22. November 2025

310. Begegnung

Synthetischer Polymer-Siebdruck und Acryldruck auf Leinwand "Warhol Four Marilyns" von Sturtevant aus dem Jahr 1972

Sturtevant(1924–2014)

Warhol Four Marilyns

1972 | 81,3 x 63,5 cm | Synthetischer Polymer-Siebdruck und Acryldruck auf Leinwand | Leihgabe | Albertinum, Staatliche Kunstsammlungen Dresden

Musik | Rainer Promnitz, Cellist & Komponist, und Freunde
Literatur | Texte von Siri Hustvedt

Das enigmatische Werk der von Mythen umrankten Künstlerin Sturtevant wirkt auf den ersten Blick alles andere als unbekannt: Über Jahrzehnte hinweg wiederholte sie präzise die Arbeitsprozesse ihrer Zeitgenossen, fast ausnahmslos die der männlichen, allen voran Pop Art-Ikone Andy Warhol. Mit der Werkserie der „Warhol Marilyns“, die sie weit bis nach seinem Tod fortführte, zitiert Sturtevant nicht nur eine der ikonischsten Figuren Hollywoods, sondern auch eine nicht minder berühmt gewordene Strategie, Kunst in beinahe automatisierten Verfahren von einer traditionellen Handschrift zu befreien. Dass sie gerade solche Werke aufgriff, die sich ohnehin durch die Ablehnung traditioneller Handwerklichkeit auszeichneten, weist auf ihr doppelbödiges Hinterfragen der Funktionsrahmen von Kunst hin.

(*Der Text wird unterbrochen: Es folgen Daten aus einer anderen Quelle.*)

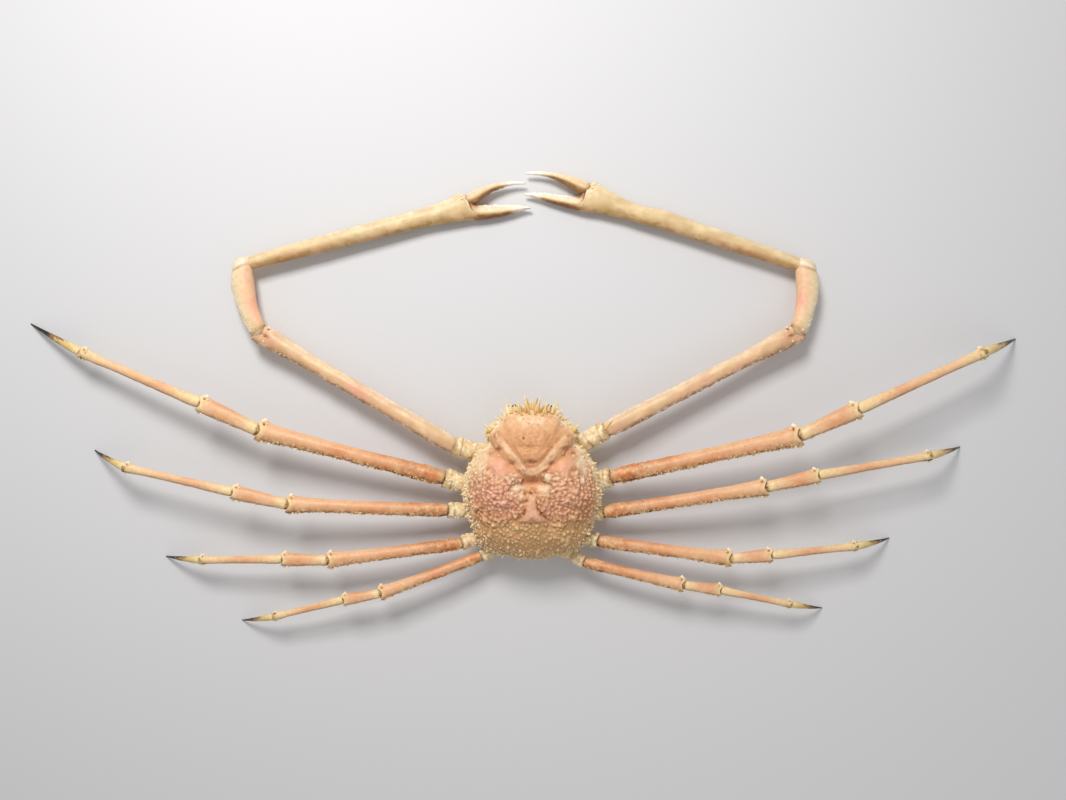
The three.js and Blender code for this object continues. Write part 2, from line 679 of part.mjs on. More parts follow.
// Head: eyes on short stalks, antennae and the plates that close the mouth
for (const [label, side] of [['left', -1], ['right', 1]]) {
  const mirrored = ([x, y, z]) => new THREE.Vector3(side * x, y, z);
  const ball = new THREE.SphereGeometry(eye.radius, 10, 7);
  ball.translate(...mirrored(eye.at).toArray());
  const stalk = limbPiece({
    from: mirrored(eye.root), to: mirrored(eye.at), width: 2 * eye.stalk, profile: profiles.stalk, depth: 1,
  });
  const eyeSolid = toSolid(ball).add(toSolid(stalk)).subtract(bodyKeepOut);
  hang(crab, `eye_${label}`, eyeSolid, mirrored(eye.at), paint(shellPaint.eye, 0.25));

  const feeler = toSolid(limbPiece({
    from: mirrored(antenna.root), to: mirrored(antenna.at), width: antenna.width,
    profile: profiles.feeler, depth: 1,
  })).subtract(bodyKeepOut);
  hang(crab, `antenna_${label}`, feeler, mirrored(antenna.root), paint(shellPaint.feeler));

  const plate = toSolid(limbPiece({
    from: mirrored(mouthplate.root), to: mirrored(mouthplate.at), width: mouthplate.width,
    profile: profiles.plate, depth: mouthplate.thickness,
  })).subtract(bodyKeepOut);
  hang(crab, `mouthplate_${label}`, plate, mirrored(mouthplate.root), paint(shellPaint.underside));
}

// Narrow tail flap folded under the body, its joints as waists. The crab rests on it.
const flapProfile = [[0, 0, 0.5]];
for (let i = 0; i < flap.somites; i++) {
  const start = i / flap.somites;
  flapProfile.push([start + 0.02, 0, 0.92], [start + 0.09, 0, 1]);
}
flapProfile.push([1, 0, 0.7]);
const flapSolid = toSolid(limbPiece({
  from: vec(flap.rear), to: vec(flap.front), width: flap.width, profile: flapProfile, depth: flap.thickness,
  sides: 10, taper: flap.taper,
})).subtract(floor).subtract(beyond(new THREE.Vector3(0, 0, bellyHeight - gap), up));
hang(crab, 'tail_flap', flapSolid, middle, paint(shellPaint.underside));

export default crab;
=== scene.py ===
import math
from functools import partial
import bpy
import numpy as np
from mathutils.kdtree import KDTree
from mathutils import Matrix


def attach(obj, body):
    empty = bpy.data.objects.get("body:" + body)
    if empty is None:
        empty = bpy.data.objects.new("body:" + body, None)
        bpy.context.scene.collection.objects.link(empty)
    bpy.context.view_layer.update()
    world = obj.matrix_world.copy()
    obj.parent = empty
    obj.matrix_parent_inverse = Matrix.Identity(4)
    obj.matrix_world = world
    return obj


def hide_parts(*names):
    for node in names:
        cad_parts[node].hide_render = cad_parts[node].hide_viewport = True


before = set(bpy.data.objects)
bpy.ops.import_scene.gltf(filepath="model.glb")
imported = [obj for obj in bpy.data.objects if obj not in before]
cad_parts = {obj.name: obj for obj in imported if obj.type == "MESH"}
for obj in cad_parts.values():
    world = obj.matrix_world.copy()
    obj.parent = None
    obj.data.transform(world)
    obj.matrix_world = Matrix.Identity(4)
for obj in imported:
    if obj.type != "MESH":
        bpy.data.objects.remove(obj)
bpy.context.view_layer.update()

# Lengths below are millimetres, x to the crab's right, y to its rostrum, z up
mm = 0.001
gap = 0.3                # clear space between neighbouring pieces
fullTurn = 2 * math.pi

# Helpers for numbers and meshes


def unit(v):
    v = np.asarray(v, float)
    return v / max(np.linalg.norm(v), 1e-9)


def ease(x, low=0.0, high=1.0):
    x = np.clip((np.asarray(x, float) - low) / (high - low), 0, 1)
    return x * x * (3 - 2 * x)


def bell(x, width):
    return np.exp(-(np.asarray(x, float) / width) ** 2)


def colour(code):
    parts = [int(code[i:i + 2], 16) / 255 for i in (1, 3, 5)]
    return [p / 12.92 if p <= 0.04045 else ((p + 0.055) / 1.055) ** 2.4 for p in parts] + [1.0]


latticeCells = 48
lattice = np.random.default_rng(11).random((latticeCells, latticeCells, latticeCells))
skew = np.array([[0.36, 0.48, -0.8], [-0.8, 0.6, 0.0], [0.48, 0.64, 0.6]])


def fieldNoise(points, size, shift=0.0):
    coarse = latticeNoise(points @ skew / size + shift)
    return 0.7 * coarse + 0.3 * latticeNoise(points @ skew.T / (0.45 * size) + shift)


def latticeNoise(scaled):
    cell = np.floor(scaled).astype(int)
    part = scaled - cell
    part = part * part * (3 - 2 * part)
    total = np.zeros(len(scaled))
    for corner in np.ndindex(2, 2, 2):
        weight = np.ones(len(scaled))
        for axis in range(3):
            weight *= part[:, axis] if corner[axis] else 1 - part[:, axis]
        spot = [(cell[:, axis] + corner[axis]) % latticeCells for axis in range(3)]
        total += weight * lattice[spot[0], spot[1], spot[2]]
    return total


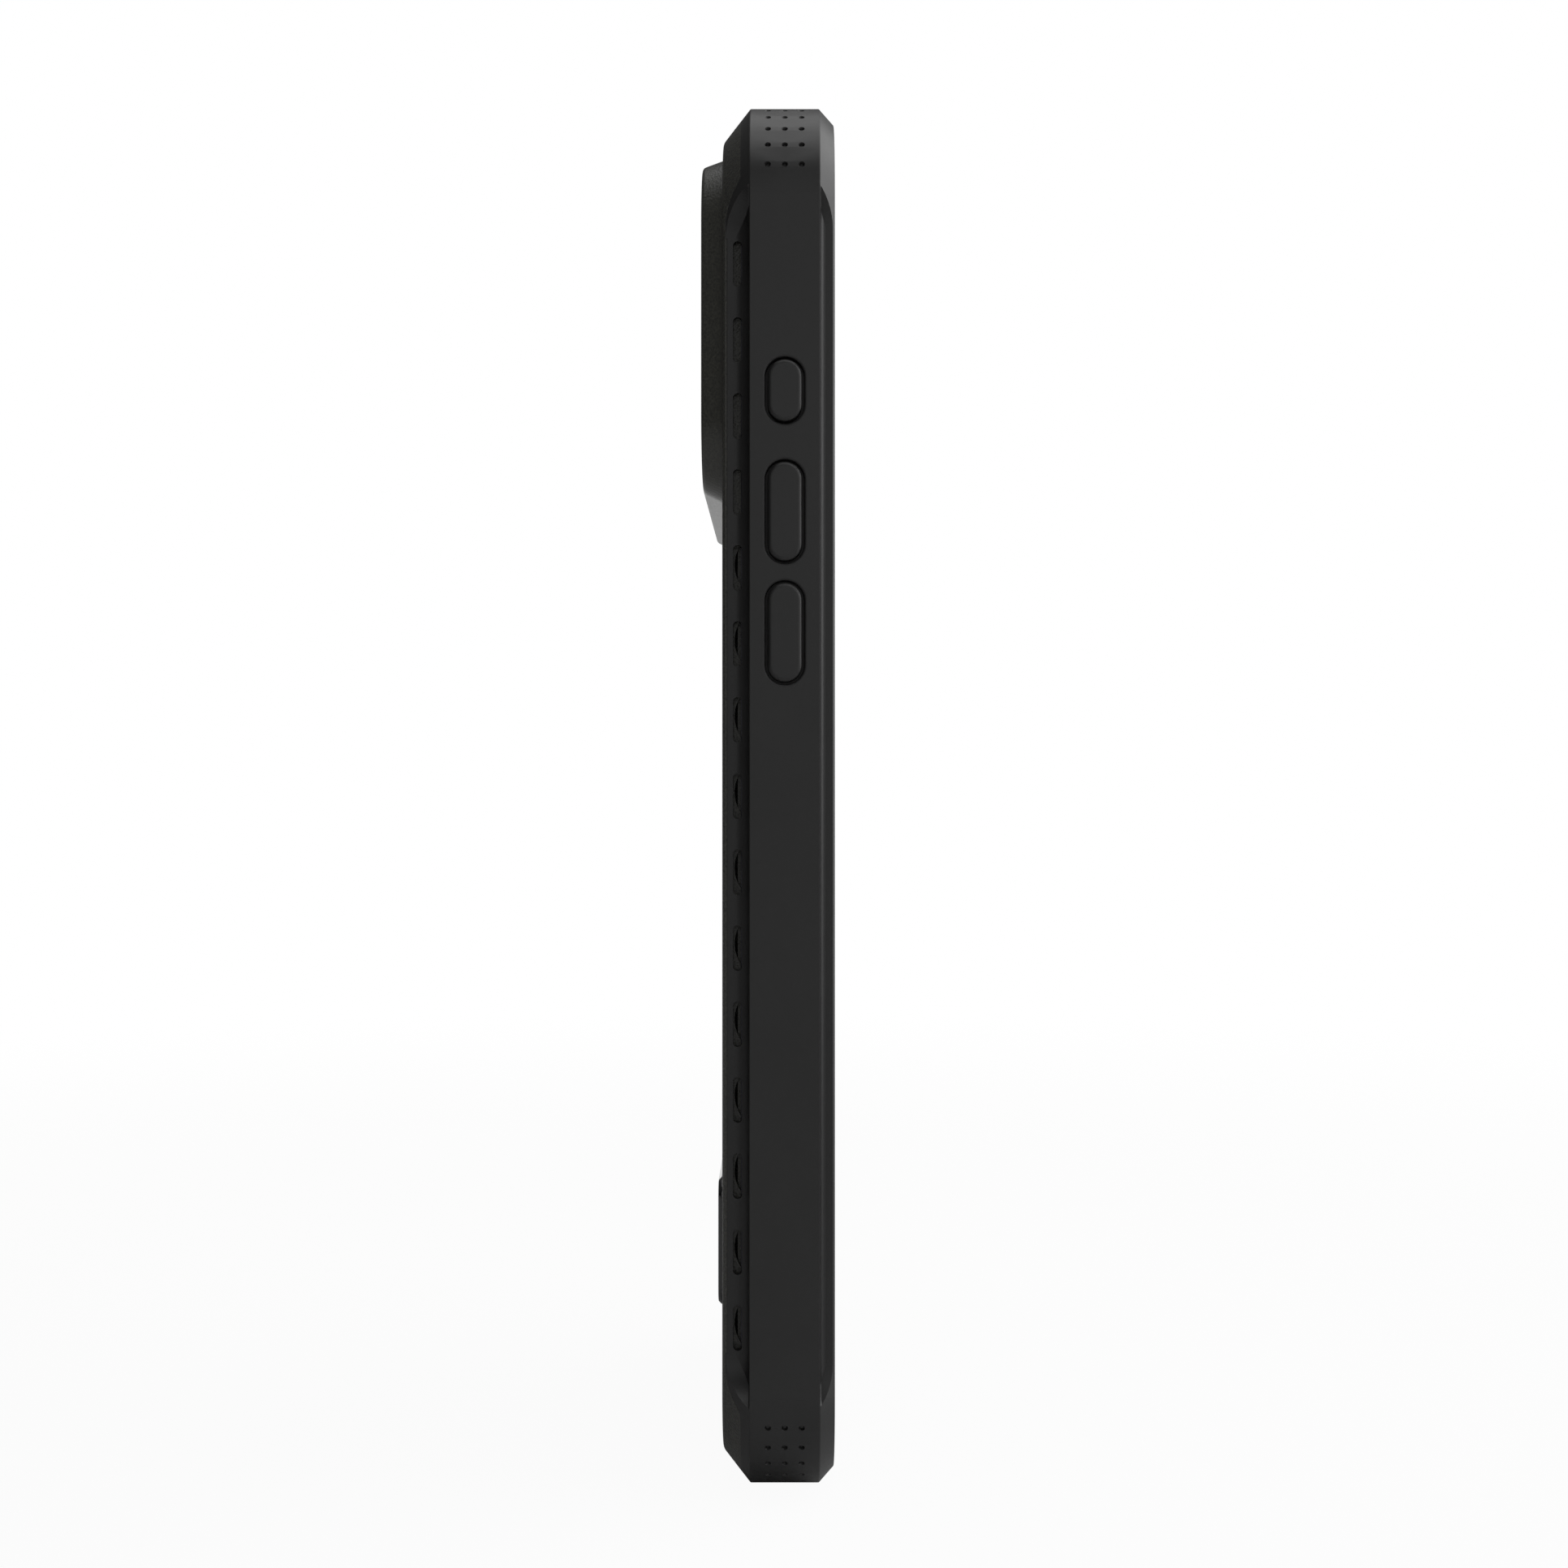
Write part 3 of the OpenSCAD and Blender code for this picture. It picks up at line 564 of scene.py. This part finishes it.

Sturtevants Werke in Malerei, Skulptur, Video und Installation, die ihre Vorbilder wie Anselm Kiefer oder
Joseph Beuys gleich im Titel tragen, sind keine bloßen Kopien, sondern ein selbstbewusstes Katz-und-Maus-Spiel mit unseren Vorstellungen von Identifikation. Wie lässt sich überhaupt beschreiben, was Sturtevant genau macht, wenn das Reden über sie immer auch gleich das Reden über jemand anderes ist? Wo lassen sich eben doch die Spuren des Autors oder der Autorin auffinden, die sie auf dem Weg zu ihrem immer wieder beschworenen Verschwinden unfreiwillig hinterließen? Und was erzählt uns die anhaltende Sehnsucht nach diesen Markern?